== What needs to be done ==
Go through the material below and copy each line where the word "slide" appears.

-- start of Source records --

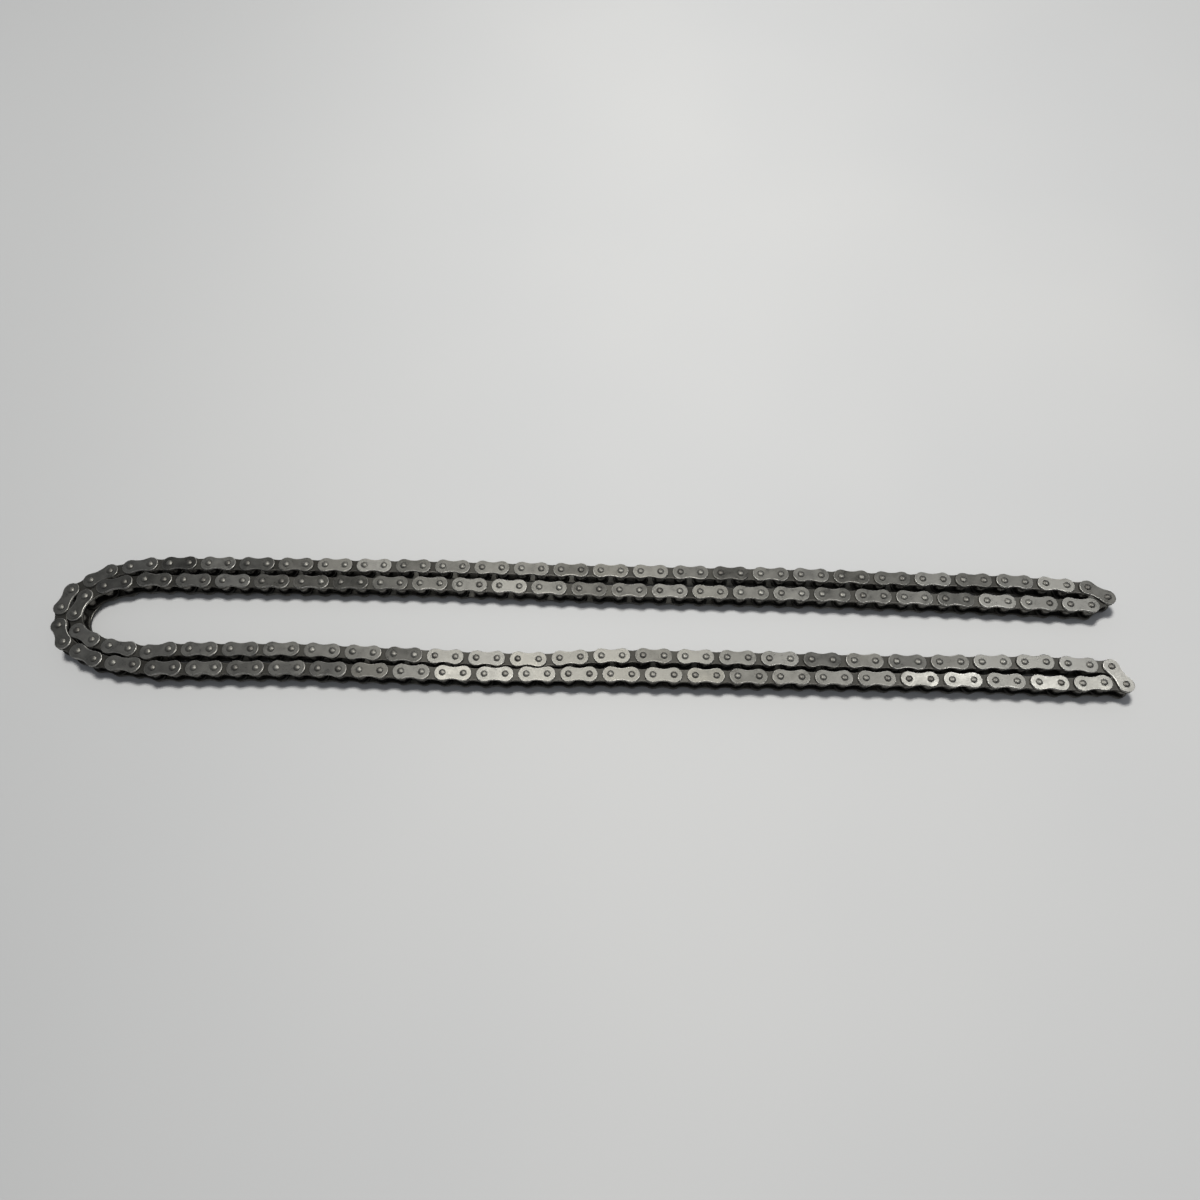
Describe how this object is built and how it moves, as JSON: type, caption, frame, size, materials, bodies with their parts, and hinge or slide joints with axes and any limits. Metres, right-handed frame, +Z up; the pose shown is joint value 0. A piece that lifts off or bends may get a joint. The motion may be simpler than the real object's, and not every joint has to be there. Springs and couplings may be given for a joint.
{
  "type": "roller drive chain",
  "caption": "Endless roller chain for a light motorcycle, lying on its side, its flattened loop folded back into a U, with riveted waisted plates.",
  "frame": {"origin": "middle of the loop's footprint as it lies, on the surface that the lower pin ends stand on", "axes": "+X along the strands, from the single bend towards the two hairpin tips; +Y from the loose lower strands towards the upper strands; +Z up, along the pins"},
  "size_m": [0.6658, 0.0848, 0.0135],
  "materials": {
    "outer_plate_steel": "satin, bare",
    "inner_plate_steel": "satin, bare",
    "pin_steel": "smooth, riveted ends",
    "bush_steel": "turned",
    "roller_steel": "turned and polished"
  },
  "bodies": {
    "upper_pair": {"upper_pair_outer_plates": "outer_plate_steel", "upper_pair_inner_plates": "inner_plate_steel", "upper_pair_pins": "pin_steel", "upper_pair_bushes": "bush_steel", "upper_pair_rollers": "roller_steel"},
    "outer_bend": {"outer_bend_upper_outer_plates": "outer_plate_steel", "outer_bend_upper_inner_plates": "inner_plate_steel", "outer_bend_upper_pins": "pin_steel", "outer_bend_upper_bushes": "bush_steel", "outer_bend_lower_outer_plates": "outer_plate_steel", "outer_bend_lower_inner_plates": "inner_plate_steel", "outer_bend_lower_pins": "pin_steel", "outer_bend_lower_bushes": "bush_steel"},
    "outer_bend_upper_roller_1": {"outer_bend_upper_roller_1": "roller_steel"},
    "outer_bend_upper_roller_2": {"outer_bend_upper_roller_2": "roller_steel"},
    "outer_bend_lower_roller_1": {"outer_bend_lower_roller_1": "roller_steel"},
    "outer_bend_lower_roller_2": {"outer_bend_lower_roller_2": "roller_steel"},
    "lower_outer": {"lower_outer_outer_plates": "outer_plate_steel", "lower_outer_inner_plates": "inner_plate_steel", "lower_outer_pins": "pin_steel", "lower_outer_bushes": "bush_steel", "lower_outer_rollers": "roller_steel"},
    "tail": {"tail_outer_plates": "outer_plate_steel", "tail_inner_plates": "inner_plate_steel", "tail_pins": "pin_steel", "tail_bushes": "bush_steel", "tail_rollers": "roller_steel"},
    "inner_bend": {"inner_bend_upper_outer_plates": "outer_plate_steel", "inner_bend_upper_inner_plates": "inner_plate_steel", "inner_bend_upper_pins": "pin_steel", "inner_bend_upper_bushes": "bush_steel"},
    "inner_bend_upper_roller_1": {"inner_bend_upper_roller_1": "roller_steel"},
    "inner_bend_upper_roller_2": {"inner_bend_upper_roller_2": "roller_steel"},
    "lower_inner": {"inner_bend_lower_outer_plates": "outer_plate_steel", "inner_bend_lower_inner_plates": "inner_plate_steel", "inner_bend_lower_pins": "pin_steel", "inner_bend_lower_bushes": "bush_steel", "lower_inner_outer_plates": "outer_plate_steel", "lower_inner_inner_plates": "inner_plate_steel", "lower_inner_pins": "pin_steel", "lower_inner_bushes": "bush_steel", "lower_inner_rollers": "roller_steel"},
    "inner_bend_lower_roller_1": {"inner_bend_lower_roller_1": "roller_steel"},
    "inner_bend_lower_roller_2": {"inner_bend_lower_roller_2": "roller_steel"},
    "tip_inner_link": {"tip_inner_link_plates": "inner_plate_steel", "tip_inner_link_bushes": "bush_steel"},
    "tip_front_roller": {"tip_front_roller": "roller_steel"},
    "tip_back_roller": {"tip_back_roller": "roller_steel"},
    "tip_outer_link": {"tip_outer_link_plates": "outer_plate_steel", "tip_outer_link_pin": "pin_steel", "open_pivot_pin_ends": "pin_steel"}
  },
  "joints": [
    {"name": "outer_bend_joint_1", "type": "hinge", "parent": "upper_pair", "child": "outer_bend", "pos_m": [-0.30432, 0.02883, 0.00675], "axis": [0, 0, -1], "range_deg": [0, 75]},
    {"name": "outer_bend_joint_2", "type": "hinge", "parent": "outer_bend", "child": "lower_outer", "pos_m": [-0.32557, -0.01048, 0.00675], "axis": [0, 0, -1], "range_deg": [0, 75]},
    {"name": "inner_bend_joint_1", "type": "hinge", "parent": "upper_pair", "child": "inner_bend", "pos_m": [-0.3049, 0.01778, 0.00675], "axis": [0, 0, -1], "range_deg": [0, 60]},
    {"name": "inner_bend_joint_2", "type": "hinge", "parent": "inner_bend", "child": "lower_inner", "pos_m": [-0.31812, -0.00219, 0.00675], "axis": [0, 0, -1], "range_deg": [0, 90]},
    {"name": "tail_joint", "type": "hinge", "parent": "lower_outer", "child": "tail", "pos_m": [0.05881, -0.03374, 0.00675], "axis": [0, 0, -1], "range_deg": [0, 65]},
    {"name": "tip_inner_link_joint", "type": "hinge", "parent": "tail", "child": "tip_inner_link", "pos_m": [0.31276, -0.03186, 0.00675], "axis": [0, 0, -1], "range_deg": [0, 100]},
    {"name": "tip_outer_link_joint", "type": "hinge", "parent": "tip_inner_link", "child": "tip_outer_link", "pos_m": [0.32544, -0.03267, 0.00675], "axis": [0, 0, -1], "range_deg": [0, 130]},
    {"name": "tip_front_roller_spin", "type": "hinge", "parent": "tip_inner_link", "child": "tip_front_roller", "pos_m": [0.32544, -0.03267, 0.00675], "axis": [0, 0, -1], "continuous": true},
    {"name": "tip_back_roller_spin", "type": "hinge", "parent": "tip_inner_link", "child": "tip_back_roller", "pos_m": [0.31276, -0.03186, 0.00675], "axis": [0, 0, -1], "continuous": true},
    {"name": "outer_bend_upper_roller_1_spin", "type": "hinge", "parent": "outer_bend", "child": "outer_bend_upper_roller_1", "pos_m": [-0.31487, 0.02176, 0.00675], "axis": [0, 0, -1], "continuous": true},
    {"name": "outer_bend_upper_roller_2_spin", "type": "hinge", "parent": "outer_bend", "child": "outer_bend_upper_roller_2", "pos_m": [-0.32521, 0.01439, 0.00675], "axis": [0, 0, -1], "continuous": true},
    {"name": "outer_bend_lower_roller_1_spin", "type": "hinge", "parent": "outer_bend", "child": "outer_bend_lower_roller_1", "pos_m": [-0.32797, 0.00199, 0.00675], "axis": [0, 0, -1], "continuous": true},
    {"name": "outer_bend_lower_roller_2_spin", "type": "hinge", "parent": "outer_bend", "child": "outer_bend_lower_roller_2", "pos_m": [-0.32557, -0.01048, 0.00675], "axis": [0, 0, -1], "continuous": true},
    {"name": "inner_bend_upper_roller_1_spin", "type": "hinge", "parent": "inner_bend", "child": "inner_bend_upper_roller_1", "pos_m": [-0.3049, 0.01778, 0.00675], "axis": [0, 0, -1], "continuous": true},
    {"name": "inner_bend_upper_roller_2_spin", "type": "hinge", "parent": "inner_bend", "child": "inner_bend_upper_roller_2", "pos_m": [-0.31504, 0.01013, 0.00675], "axis": [0, 0, -1], "continuous": true},
    {"name": "inner_bend_lower_roller_1_spin", "type": "hinge", "parent": "lower_inner", "child": "inner_bend_lower_roller_1", "pos_m": [-0.31812, -0.00219, 0.00675], "axis": [0, 0, -1], "continuous": true},
    {"name": "inner_bend_lower_roller_2_spin", "type": "hinge", "parent": "lower_inner", "child": "inner_bend_lower_roller_2", "pos_m": [-0.31275, -0.0137, 0.00675], "axis": [0, 0, -1], "continuous": true}
  ],
  "couplings": [
    {"joint": "outer_bend_joint_1", "follows": "outer_bend_joint_2", "ratio": 1},
    {"joint": "inner_bend_joint_1", "follows": "outer_bend_joint_2", "ratio": 0.8},
    {"joint": "inner_bend_joint_2", "follows": "outer_bend_joint_2", "ratio": 1.2}
  ]
}
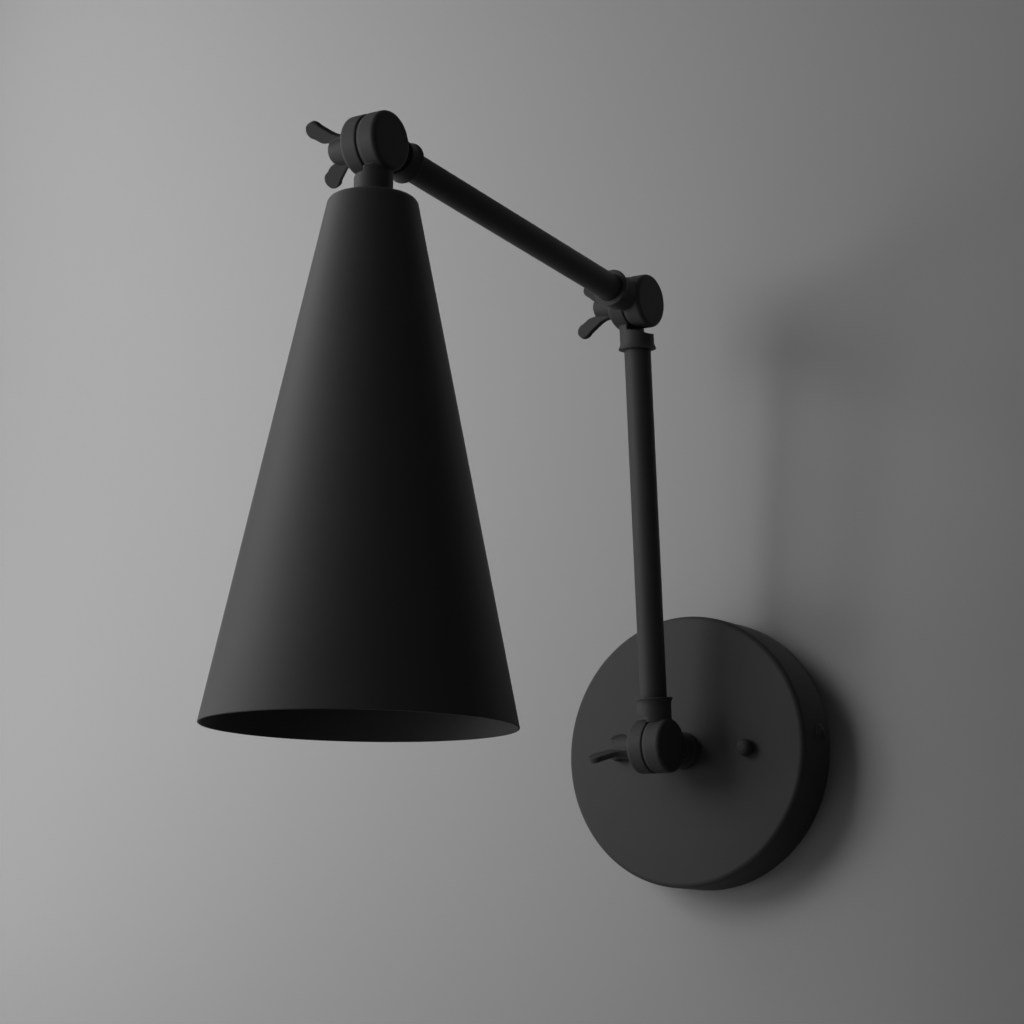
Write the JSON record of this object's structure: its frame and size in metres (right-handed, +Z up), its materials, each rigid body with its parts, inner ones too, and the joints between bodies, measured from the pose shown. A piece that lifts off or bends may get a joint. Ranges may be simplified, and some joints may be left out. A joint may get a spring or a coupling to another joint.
{
  "type": "accordion wall lamp",
  "caption": "Wall lamp with a round canopy, two straight arms on friction swivels with wing nuts, and a deep conical shade.",
  "frame": {"origin": "centre of the canopy's back face, on the wall", "axes": "+Z up, +Y into the wall, so the lamp stands out along -Y; +X to the right seen from the room; all swivels turn about X"},
  "size_m": [0.1312, 0.3412, 0.3076],
  "materials": {
    "canopy_paint": "fine matte black powder coat",
    "arm_paint": "fine matte black powder coat",
    "shade_paint": "smooth matte black powder coat, inside and out",
    "nut_paint": "matte black over a cast surface",
    "side_plug_metal": "satin black, worn bright on its dome",
    "zinc_plate": "zinc-plated steel",
    "joint_steel": "blackened steel",
    "fibre": "pressed black fibre",
    "ground_green": "green plated steel",
    "phenolic": "moulded black phenolic",
    "shell_aluminium": "drawn aluminium",
    "contact_brass": "bare brass"
  },
  "bodies": {
    "wall_side": {"canopy": "canopy_paint", "side_plug": "side_plug_metal", "crossbar": "zinc_plate", "canopy_studs": "zinc_plate", "canopy_knobs": "nut_paint", "stud_locknuts": "zinc_plate", "ground_screw": "ground_green", "wall_swivel_half": "arm_paint", "wall_check_ring": "arm_paint", "wall_nipple": "zinc_plate", "wall_lock_washer": "zinc_plate", "wall_locknut": "zinc_plate", "wall_joint_flat_washer": "joint_steel", "wall_joint_spring_washer": "joint_steel"},
    "lower_arm": {"lower_arm_foot_half": "arm_paint", "lower_arm_tube": "arm_paint", "lower_arm_nipples": "zinc_plate", "lower_arm_head_half": "arm_paint", "wall_joint_stud": "joint_steel", "wall_joint_friction_washer": "fibre", "elbow_joint_flat_washer": "joint_steel", "elbow_joint_spring_washer": "joint_steel"},
    "upper_arm": {"upper_arm_foot_half": "arm_paint", "upper_arm_tube": "arm_paint", "upper_arm_nipples": "zinc_plate", "upper_arm_head_half": "arm_paint", "elbow_joint_stud": "joint_steel", "elbow_joint_friction_washer": "fibre", "shade_joint_flat_washer": "joint_steel", "shade_joint_spring_washer": "joint_steel"},
    "shade_head": {"shade_swivel_half": "arm_paint", "shade_joint_stud": "joint_steel", "shade_joint_friction_washer": "fibre", "shade_check_ring": "arm_paint", "shade": "shade_paint", "shade_nipple": "zinc_plate", "shade_lock_washer": "zinc_plate", "shade_locknut": "zinc_plate", "lampholder_cap": "zinc_plate", "cap_set_screw": "zinc_plate", "lampholder_body": "phenolic", "screw_shell": "shell_aluminium", "centre_contact": "contact_brass", "terminal_screws": "contact_brass"},
    "wall_joint_nut": {"wall_joint_wing_nut": "nut_paint"},
    "elbow_joint_nut": {"elbow_joint_wing_nut": "nut_paint"},
    "shade_joint_nut": {"shade_joint_wing_nut": "nut_paint"}
  },
  "joints": [
    {"name": "wall_joint", "type": "hinge", "parent": "wall_side", "child": "lower_arm", "pos_m": [0, -0.0512, 0], "axis": [1, 0, 0], "range_deg": [-15.5, 97]},
    {"name": "elbow_joint", "type": "hinge", "parent": "lower_arm", "child": "upper_arm", "pos_m": [0, -0.07199, 0.21048], "axis": [-1, 0, 0], "range_deg": [-36, 100]},
    {"name": "shade_joint", "type": "hinge", "parent": "upper_arm", "child": "shade_head", "pos_m": [0, -0.27747, 0.22986], "axis": [1, 0, 0], "range_deg": [-212, 21]},
    {"name": "wall_joint_wing_nut_turn", "type": "hinge", "parent": "lower_arm", "child": "wall_joint_nut", "pos_m": [0, -0.0512, 0], "axis": [-1, 0, 0], "range_deg": [0, 360]},
    {"name": "elbow_joint_wing_nut_turn", "type": "hinge", "parent": "upper_arm", "child": "elbow_joint_nut", "pos_m": [0, -0.07199, 0.21048], "axis": [-1, 0, 0], "range_deg": [0, 360]},
    {"name": "shade_joint_wing_nut_turn", "type": "hinge", "parent": "shade_head", "child": "shade_joint_nut", "pos_m": [0, -0.27747, 0.22986], "axis": [-1, 0, 0], "range_deg": [0, 360]}
  ]
}
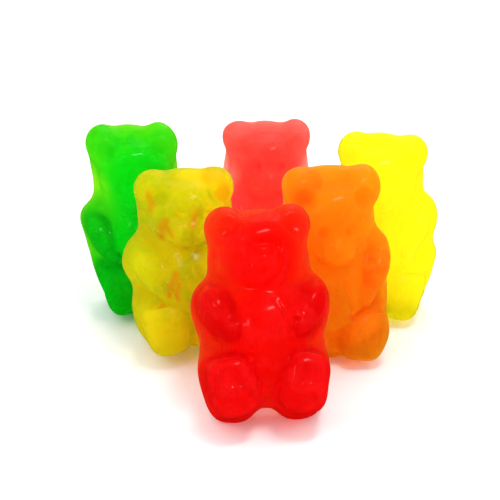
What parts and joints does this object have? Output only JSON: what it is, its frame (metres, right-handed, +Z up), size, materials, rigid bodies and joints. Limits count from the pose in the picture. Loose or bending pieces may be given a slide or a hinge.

-- end of Source records --

== Answer for the task ==
Describe how this object is built and how it moves, as JSON: type, caption, frame, size, materials, bodies with their parts, and hinge or slide joints with axes and any limits. Metres, right-handed frame, +Z up; the pose shown is joint value 0. A piece that lifts off or bends may get a joint. The motion may be simpler than the real object's, and not every joint has to be there. Springs and couplings may be given for a joint.
What parts and joints does this object have? Output only JSON: what it is, its frame (metres, right-handed, +Z up), size, materials, rigid bodies and joints. Limits count from the pose in the picture. Loose or bending pieces may be given a slide or a hinge.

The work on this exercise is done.